Wednesday, December 9, 2009

Mark Carney is the Anti-Colvin


It is somewhat comforting to know, despite how few and far between, that people of Richard Colvin’s moral character exist within the Canadian Public Service. I wished I could say the same thing about Mark Carney, except Mark Carney is the polar opposite of a Richard Colvin. Richard Colvin respects the truth and the importance of Parliament in the way that Mark Carney chooses to clearly abuse both of them.

When Mark Carney went before a similar Parliamentary Committee before being appointed as Governor of the Bank of Canada, he was asked some very pointed questions by Liberal MP Garth Turner and NDP Deputy Leader Thomas Mulcair about income trusts.

Both of these elected representatives, in their own way, wanted to know more about Mark Carney’s role within the Department of Finance as the architect of the Harper government’s income trusts policy. The most telling and penetrating question was the one asked by Thomas Mulcair, for the simple fact that the NDP had supported the Income Trust tax in the first place. That didn’t stop Thomas Mulcair from inquiring whether the tax had achieved its stated goal in light of the vast number of takeovers of trusts, by foreign interests that had occurred.

Mark Carney, unlike Richard Colvin, refused to answer the questions that were being put to him, by these two elected Members of Parliament. Instead, Mark Carney responded as any coward and deceptive minded person would. He evade these simple factual questions by invoking a bunch of hog wash about how advice to Ministers is confidential. And yet neither Garth Turner nor Thomas Mulcair were asking him about what advice he gave to Jim Flaherty. Garth Turner simply wanted to know whether Mark Carney anticipated that investors ( along with the CPP) would lose $35 billion of their retirement savings or not and Thomas Mulcair simple wanted to know whether more taxes were being lost as a results of trusts or as a result of the large number takeovers of trusts like Prime West Energy by Abu Dhabi Energy.

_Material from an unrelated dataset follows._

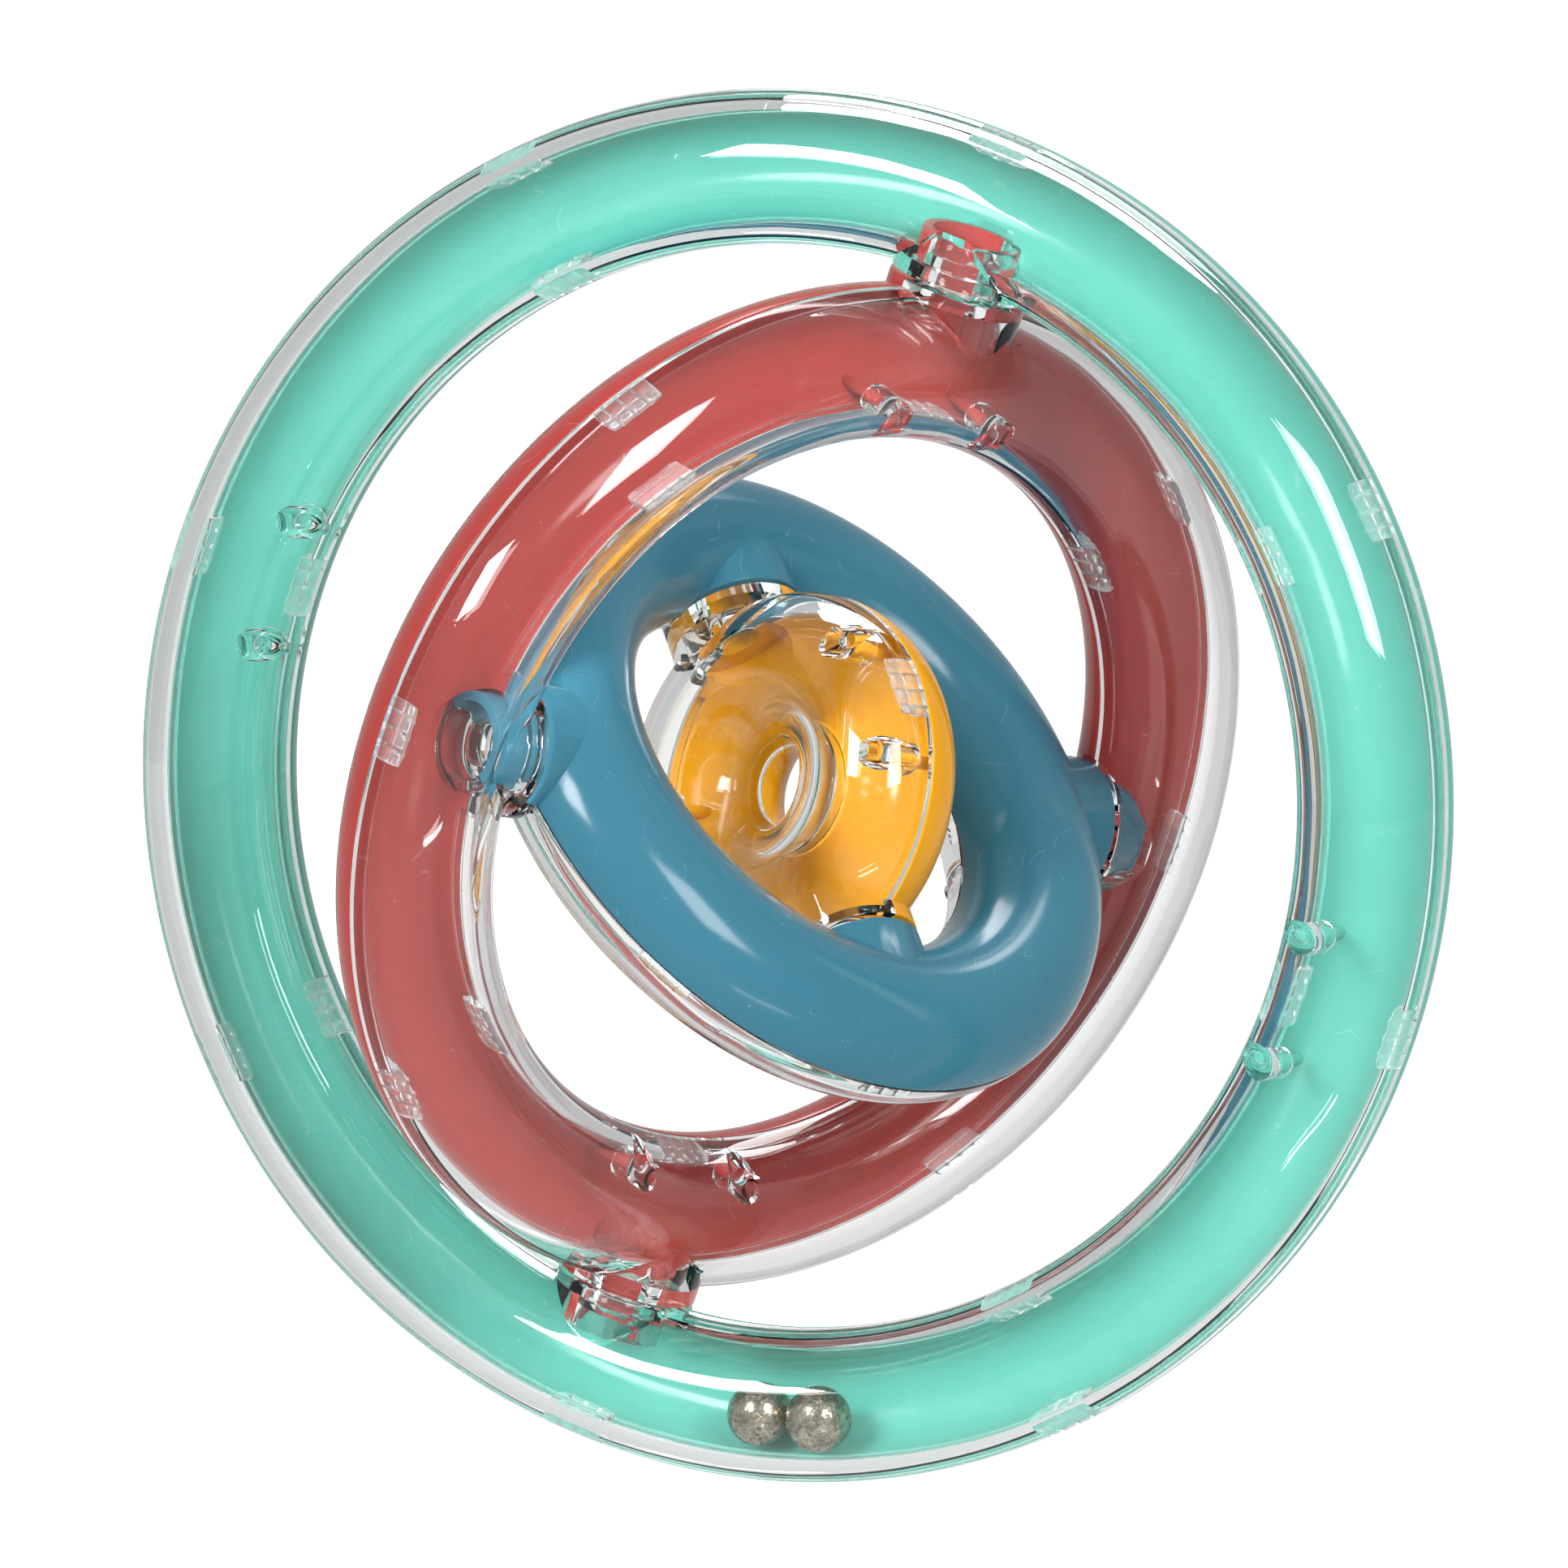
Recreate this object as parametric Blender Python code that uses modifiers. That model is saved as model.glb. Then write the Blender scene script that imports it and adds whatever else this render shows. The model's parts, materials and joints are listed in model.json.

Mark Carney reverted to the worst conduct that Canadians can expect of their public servant. He avoided revealing the truth in order to hide his incompetence and that of his Minister, Jim Flaherty. He evaded their questions to hide the truth and cover his sorry ass. Perhaps he learned that job survival skill working for Goldman Sachs?

Such disreputable conduct on the part of Mark Carney should come as no surprise as being the Modus Operandi of the civil service and the Department of Finance, as you will recall the testimony of Senior Department of Finance official Brian Ernewein ( a lawyer no less) who upon being questioned about the “bad science” that was behind the government’s claims of tax leakage, testified “I guess if we were incompetent, we wouldn’t admit to it.”

I wonder whether the same goes for being corrupt and deceitful? Would they readily admit to that?

Here is the evasive testimony of Mark Carney caught on tape.

3 comments:

Dr Mike said...

isn`t this clown Carney a civil servant & does that not mean that he works for us??

The MPs are our representatives & as such are "us".

So that must mean that it was essentially "us" asking those questions that Carney refused to answer.

Another slap in the face by another big jerk in Ottawa.

What little respect I had for any of these politicians & bureaucrats on the "Hill" has all but gone poof.

Dr Mike

Anonymous said...

Well said Brent.

It's not the cream that rises to the top it's the Shite that floats and stinks most often.

Robin

Anonymous said...

Carney was so arrogant testifying in front of this committee. One of the things he said that suggested that the committee was just a rubber stamp was something like "When I become Bank of Canada Governor, and I will become Bank of Canada Governor."